Every entry below must appear again, exactly as written.
==*==
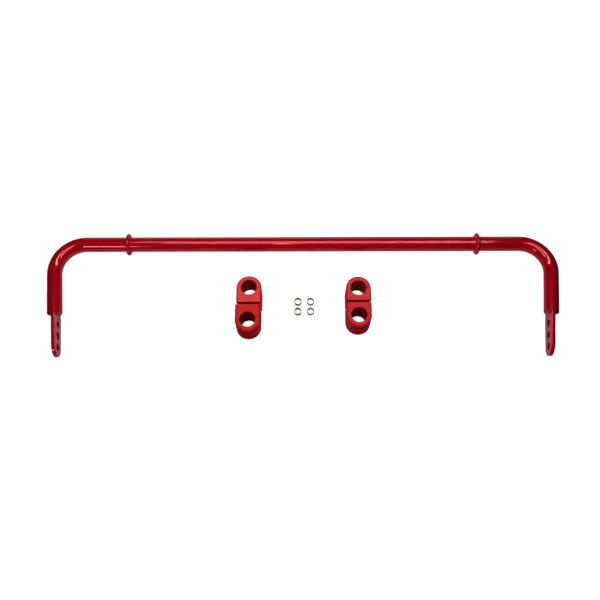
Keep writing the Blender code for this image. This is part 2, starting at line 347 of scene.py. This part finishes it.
def blade_outline(inset):
    """Outline in the blade's plane: square root under the weld, round tip."""
    start = ARM_TUBE_END + BLADE_GAP + inset
    root = BLADE_ROOT_WIDTH / 2.0 - inset
    tip = BLADE_TIP_WIDTH / 2.0 - inset
    tip_centre = LAST_HOLE + BLADE_TIP_REACH - BLADE_TIP_WIDTH / 2.0
    corner = (start + BLADE_CORNER, root - BLADE_CORNER)
    shoulder = arc(corner, BLADE_CORNER, math.pi / 2.0, math.pi, 6)
    mirrored = [(x, -y) for x, y in reversed(shoulder)]
    return mirrored + arc((tip_centre, 0.0), tip, -math.pi / 2.0, math.pi / 2.0, 64) + shoulder


def hole_outline(index, radius):
    """Outline of one hole in the blade's plane, counted from the tip."""
    return circle((LAST_HOLE - index * HOLE_PITCH, 0.0), radius, 64)


def add_plate_wall(bm, outlines_by_height):
    """Skin a wall through the blade and return the edges of its two rims."""
    loops = [[(x, y, height) for x, y in outline] for height, outline in outlines_by_height]
    rings = skin_loops(bm, loops)
    rims = []
    for ring in (rings[0], rings[-1]):
        count = len(ring)
        rims.append([bm.edges.get((ring[i], ring[(i + 1) % count])) for i in range(count)])
    return rims


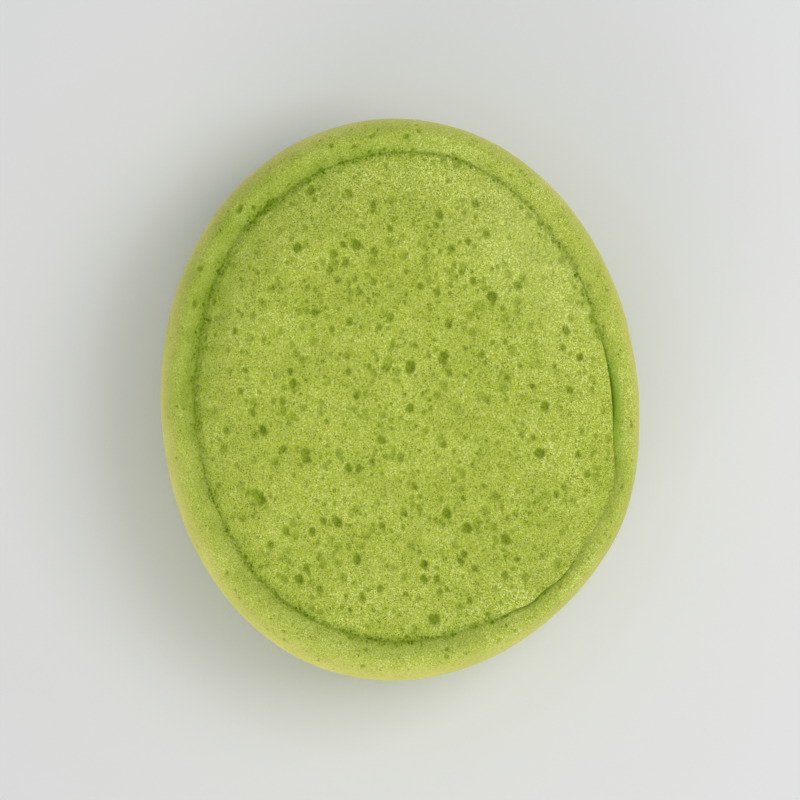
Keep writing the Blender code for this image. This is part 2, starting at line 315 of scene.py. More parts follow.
==*==
§ **ANSWER FOR THE TASK**
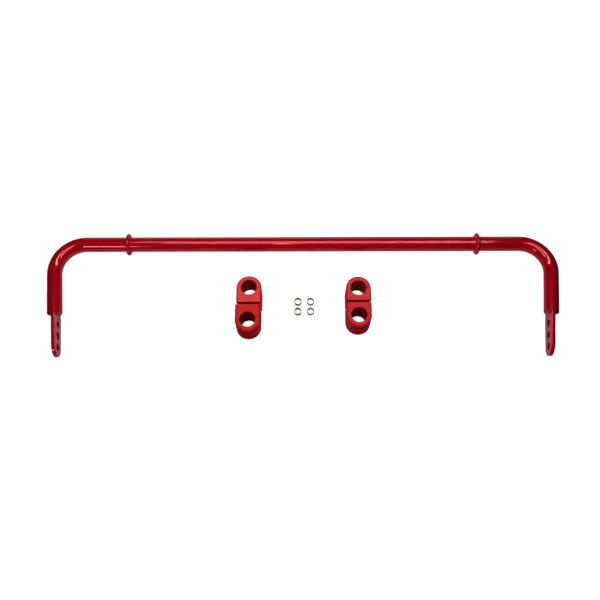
Keep writing the Blender code for this image. This is part 2, starting at line 347 of scene.py. This part finishes it.
def blade_outline(inset):
    """Outline in the blade's plane: square root under the weld, round tip."""
    start = ARM_TUBE_END + BLADE_GAP + inset
    root = BLADE_ROOT_WIDTH / 2.0 - inset
    tip = BLADE_TIP_WIDTH / 2.0 - inset
    tip_centre = LAST_HOLE + BLADE_TIP_REACH - BLADE_TIP_WIDTH / 2.0
    corner = (start + BLADE_CORNER, root - BLADE_CORNER)
    shoulder = arc(corner, BLADE_CORNER, math.pi / 2.0, math.pi, 6)
    mirrored = [(x, -y) for x, y in reversed(shoulder)]
    return mirrored + arc((tip_centre, 0.0), tip, -math.pi / 2.0, math.pi / 2.0, 64) + shoulder


def hole_outline(index, radius):
    """Outline of one hole in the blade's plane, counted from the tip."""
    return circle((LAST_HOLE - index * HOLE_PITCH, 0.0), radius, 64)


def add_plate_wall(bm, outlines_by_height):
    """Skin a wall through the blade and return the edges of its two rims."""
    loops = [[(x, y, height) for x, y in outline] for height, outline in outlines_by_height]
    rings = skin_loops(bm, loops)
    rims = []
    for ring in (rings[0], rings[-1]):
        count = len(ring)
        rims.append([bm.edges.get((ring[i], ring[(i + 1) % count])) for i in range(count)])
    return rims


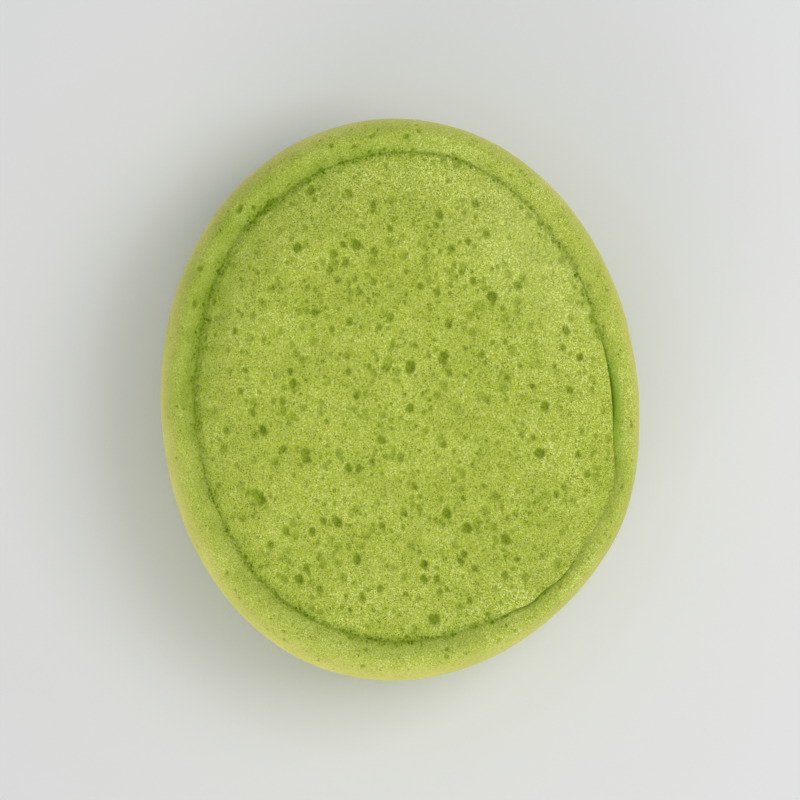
Keep writing the Blender code for this image. This is part 2, starting at line 315 of scene.py. More parts follow.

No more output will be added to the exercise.